→ **Short problem**:
In the listing below, locate the line containing "for item in" and the line containing "point = shown.matrix_world". Output both of them and every line between, exactly as written, and nothing more.

→ **Material provided**:
────

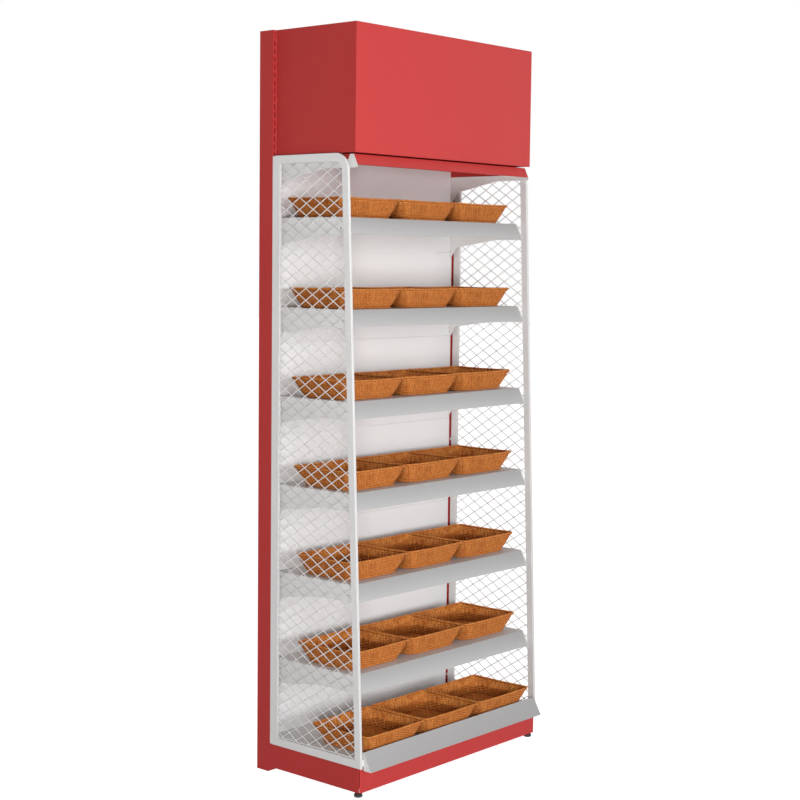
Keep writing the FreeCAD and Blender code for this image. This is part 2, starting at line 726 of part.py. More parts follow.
def bend_corner(body, inset):
    """Round the top front corner of an outline that lies an inset inside the frame's."""
    y = size_of("frame_top_front") + size_of(inset) * (1 - size_of("frame_lean"))
    z = size_of("frame_high") - size_of(inset)
    round_edges(body, f"frame_corner - {inset}", lambda e: along(e, "x") and at(e, "y", y) and at(e, "z", z))


def frame_ring(name, outer, inner, from_x, thickness):
    """A closed ring that follows the side frame between two insets, with its top front corner bent."""
    core = new_body(name + "_core")
    plate(core, [frame_outline(inner)], f"{from_x} - frame_edge", f"{thickness} + 2 * frame_edge")
    bend_corner(core, inner)
    body = new_body(name)
    plate(body, [frame_outline(outer)], from_x, thickness)
    bend_corner(body, outer)
    opening = body.newObject("PartDesign::Boolean", name + "_opening")
    opening.Type = "Cut"
    opening.setObjects([core])
    return body


def make_side_frames():
    """Bent tube frame, open at the foot of its rear tube, that hangs on the outer slots."""
    body = frame_ring("frame_tube", "tube_outside", "tube_inside", "-half_width", "frame_width")
    round_edges(body, "frame_edge", lambda e: at(e, "x", -size_of("half_width"))
                or at(e, "x", -size_of("frame_inner")))
    strip = [rectangle("frame_rear - frame_edge", "post_front - fit_gap",
                       "leg_top + frame_edge", "frame_high - frame_edge")]
    plate(body, strip, "-half_width", "strip_sheet")
    hooks_on(body, ["frame_slot_low", "frame_slot_mid", "frame_slot_high"], "outer_slot",
             "frame_rear - frame_wall / 2")
    bore = frame_ring("frame_bore", "bore_outside", "bore_inside",
                      "-half_width + frame_wall", "frame_width - 2 * frame_wall")
    mouth = [rectangle("frame_rear - frame_depth + frame_wall", "frame_rear - frame_wall",
                       "leg_top - fit_gap", "leg_top + 2 * frame_wall")]
    plate(bore, mouth, "-half_width + frame_wall", "frame_width - 2 * frame_wall")
    frame = keep(subtract("frame_left", body, bore), "side_frame_left")
    keep(mirrored(frame, "frame_right"), "side_frame_right")


def make_side_meshes():
    """Two layers of crossed wires, welded where they meet and cut to the frame's opening."""
    lean = size_of("frame_lean")
    inset = size_of("frame_depth")
    rear, low = size_of("frame_rear") - inset, size_of("leg_top") + inset
    high = size_of("frame_high") - inset
    low_front = size_of("frame_low_front") + inset * (1 + lean)
    top_front = size_of("frame_top_front") + inset * (1 - lean)
    corners = [FreeCAD.Vector(0, y, z)
               for y, z in ((rear, low), (low_front, low), (top_front, high), (rear, high), (rear, low))]
    width = size_of("frame_width")
    opening = Part.Face(Part.makePolygon(corners)).extrude(FreeCAD.Vector(width, 0, 0))
    bend = [e for e in opening.Edges if along(e, "x") and at(e, "y", top_front) and at(e, "z", high)]
    opening = opening.makeFillet(size_of("frame_corner") - inset, bend)
    opening.translate(FreeCAD.Vector(-size_of("half_width"), 0, 0))

    radius = size_of("wire_radius")
    step = size_of("diamond_height")
    slope = step / size_of("diamond_width")
    node_y = size_of("post_front") - size_of("diamond_back")
    node_z = size_of("frame_high") - size_of("diamond_drop")
    start, end = low_front - width, rear + width
    wires = []
    for layer, rise in ((-1, slope), (1, -slope)):
        x = -size_of("half_width") + width / 2 + layer * radius
        reach = abs(rise) * (end - start)
        first = math.floor((low - reach - node_z) / step)
        last = math.ceil((high + reach - node_z) / step)
        for index in range(first, last + 1):
            base = FreeCAD.Vector(x, start, node_z + index * step + rise * (start - node_y))
            run = FreeCAD.Vector(0, end - start, rise * (end - start))
            wires.append(Part.makeCylinder(radius, run.Length, base, run))
    clipped = Part.makeCompound(wires).common(opening)
    left = doc.addObject("Part::Feature", "mesh_left")
    left.Shape = Part.makeCompound(clipped.Solids)
    left.Placement = FreeCAD.Placement()
    keep(left, "side_mesh_left")
    keep(mirrored(left, "mesh_right"), "side_mesh_right")


# ---------------------------------------------------------------------------- baskets
def basket_ring(inset):
    across = f"(basket_width / 2 - ({inset}))"
    deep = f"(basket_depth / 2 - ({inset}))"
    return rectangle(f"-{across}", across, f"-{deep}", deep)


def flared_block(name, low, inset, height, bend):
    """A block that widens upwards, with its four standing corners rounded."""
    body = new_body(name)
    block_up = pad(body, draw(new_sketch(body, "XY", low), basket_ring(inset)), height)
    block_up.setExpression("TaperAngle", ref("atan((basket_flare - rim_overhang) / basket_height)"))
    round_edges(body, bend, lambda e: rises(e, size_of("basket_height") / 2))
    return body


def rises(edge, height):
    """Whether an edge climbs by more than a height from end to end."""
    ends = edge.Vertexes
    return len(ends) == 2 and abs(ends[0].Z - ends[1].Z) > height


def make_basket_pattern():
    """Flared open tray with a thick rolled rim, standing at the origin."""
    outside = flared_block("basket_outside", "0", "basket_flare", "basket_height", "basket_corner")
    rim = draw(new_sketch(outside, "XY", "basket_height - rim_height"), basket_ring("0"))
    pad(outside, rim, "rim_height")
    round_edges(outside, "basket_corner", lambda e: rises(e, size_of("rim_height") / 2) and along(e, "z"))
    inside = flared_block("basket_inside", "basket_wall", "basket_flare + basket_wall",
                          "basket_height + basket_wall", "basket_corner - basket_wall")
    return subtract("basket_pattern", outside, inside)


def make_baskets():
    """Three baskets side by side on every deck, each drawn up behind the front edge."""
    pattern = make_basket_pattern()
    doc.recompute()
    levels = [(f"deck_{level}", f"crease_{level} + basket_setback") for level in SHELVES]
    levels.append(("base_deck", "base_crease + base_basket_setback"))
    for number, (deck, front) in enumerate(levels, 1):
        for place, name in zip((-1, 0, 1), ("left", "middle", "right")):
            basket = doc.addObject("Part::Feature", f"basket_{number}_{name}")
            basket.Shape = pattern.Shape
            basket.setExpression("Placement.Base.x", ref(f"{place} * (basket_width + basket_gap)"))
            basket.setExpression("Placement.Base.y", ref(f"{front} + basket_depth / 2"))
            basket.setExpression("Placement.Base.z", ref(f"{deck} + fit_gap"))
            keep(basket, f"basket_{number}_{name}")


# ---------------------------------------------------------------------------- assembly
make_uprights()
make_upright_caps()
make_legs()
make_levellers()
make_plinth()
make_base_shelf()
make_shelves()
make_canopy()
make_header()
make_side_frames()
make_side_meshes()
make_back()
make_cross_rails()
make_baskets()
doc.recompute()

for item in doc.Objects:
    if "Invalid" in item.State or "Error" in item.State:
        raise RuntimeError(f"{item.Label} did not build: {item.State}")
for part in PARTS:
    if part.Shape.isNull() or not part.Shape.isValid():
        raise RuntimeError(f"{part.Label} has no valid shape")

os.makedirs("parts", exist_ok=True)
for part in PARTS:
    part.Shape.exportStep(f"parts/{part.Label}.step")
print(f"{len(PARTS)} sub-parts written")
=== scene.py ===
import json
import math
import random

import bpy
from mathutils import Matrix, Vector


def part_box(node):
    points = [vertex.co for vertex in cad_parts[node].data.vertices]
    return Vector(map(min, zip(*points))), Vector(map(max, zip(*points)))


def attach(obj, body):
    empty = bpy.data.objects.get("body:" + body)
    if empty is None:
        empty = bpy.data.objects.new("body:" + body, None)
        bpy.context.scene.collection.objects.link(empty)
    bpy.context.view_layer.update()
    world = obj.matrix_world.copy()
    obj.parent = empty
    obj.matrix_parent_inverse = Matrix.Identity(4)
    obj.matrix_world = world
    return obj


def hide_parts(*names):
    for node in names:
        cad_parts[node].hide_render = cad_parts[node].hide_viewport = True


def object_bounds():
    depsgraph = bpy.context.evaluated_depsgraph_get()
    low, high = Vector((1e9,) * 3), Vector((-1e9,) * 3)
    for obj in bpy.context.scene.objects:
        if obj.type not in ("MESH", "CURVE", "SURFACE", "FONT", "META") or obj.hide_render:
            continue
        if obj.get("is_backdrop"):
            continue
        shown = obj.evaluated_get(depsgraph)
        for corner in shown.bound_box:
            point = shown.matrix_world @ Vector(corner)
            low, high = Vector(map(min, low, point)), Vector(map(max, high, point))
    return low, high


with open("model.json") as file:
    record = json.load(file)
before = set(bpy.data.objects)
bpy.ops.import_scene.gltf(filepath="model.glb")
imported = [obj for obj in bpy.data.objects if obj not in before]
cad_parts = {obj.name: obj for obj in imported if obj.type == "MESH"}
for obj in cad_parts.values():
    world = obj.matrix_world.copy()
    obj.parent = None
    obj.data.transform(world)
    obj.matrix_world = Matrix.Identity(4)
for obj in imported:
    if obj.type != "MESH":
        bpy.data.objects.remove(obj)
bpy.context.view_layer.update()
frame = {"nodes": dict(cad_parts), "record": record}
random.seed(7)

UP = Vector((0, 0, 1))
WHITE_LIGHT = (1.0, 1.0, 1.0, 1.0)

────

→ **Worked answer**:
for item in doc.Objects:
    if "Invalid" in item.State or "Error" in item.State:
        raise RuntimeError(f"{item.Label} did not build: {item.State}")
for part in PARTS:
    if part.Shape.isNull() or not part.Shape.isValid():
        raise RuntimeError(f"{part.Label} has no valid shape")

os.makedirs("parts", exist_ok=True)
for part in PARTS:
    part.Shape.exportStep(f"parts/{part.Label}.step")
print(f"{len(PARTS)} sub-parts written")
=== scene.py ===
import json
import math
import random

import bpy
from mathutils import Matrix, Vector


def part_box(node):
    points = [vertex.co for vertex in cad_parts[node].data.vertices]
    return Vector(map(min, zip(*points))), Vector(map(max, zip(*points)))


def attach(obj, body):
    empty = bpy.data.objects.get("body:" + body)
    if empty is None:
        empty = bpy.data.objects.new("body:" + body, None)
        bpy.context.scene.collection.objects.link(empty)
    bpy.context.view_layer.update()
    world = obj.matrix_world.copy()
    obj.parent = empty
    obj.matrix_parent_inverse = Matrix.Identity(4)
    obj.matrix_world = world
    return obj


def hide_parts(*names):
    for node in names:
        cad_parts[node].hide_render = cad_parts[node].hide_viewport = True


def object_bounds():
    depsgraph = bpy.context.evaluated_depsgraph_get()
    low, high = Vector((1e9,) * 3), Vector((-1e9,) * 3)
    for obj in bpy.context.scene.objects:
        if obj.type not in ("MESH", "CURVE", "SURFACE", "FONT", "META") or obj.hide_render:
            continue
        if obj.get("is_backdrop"):
            continue
        shown = obj.evaluated_get(depsgraph)
        for corner in shown.bound_box:
            point = shown.matrix_world @ Vector(corner)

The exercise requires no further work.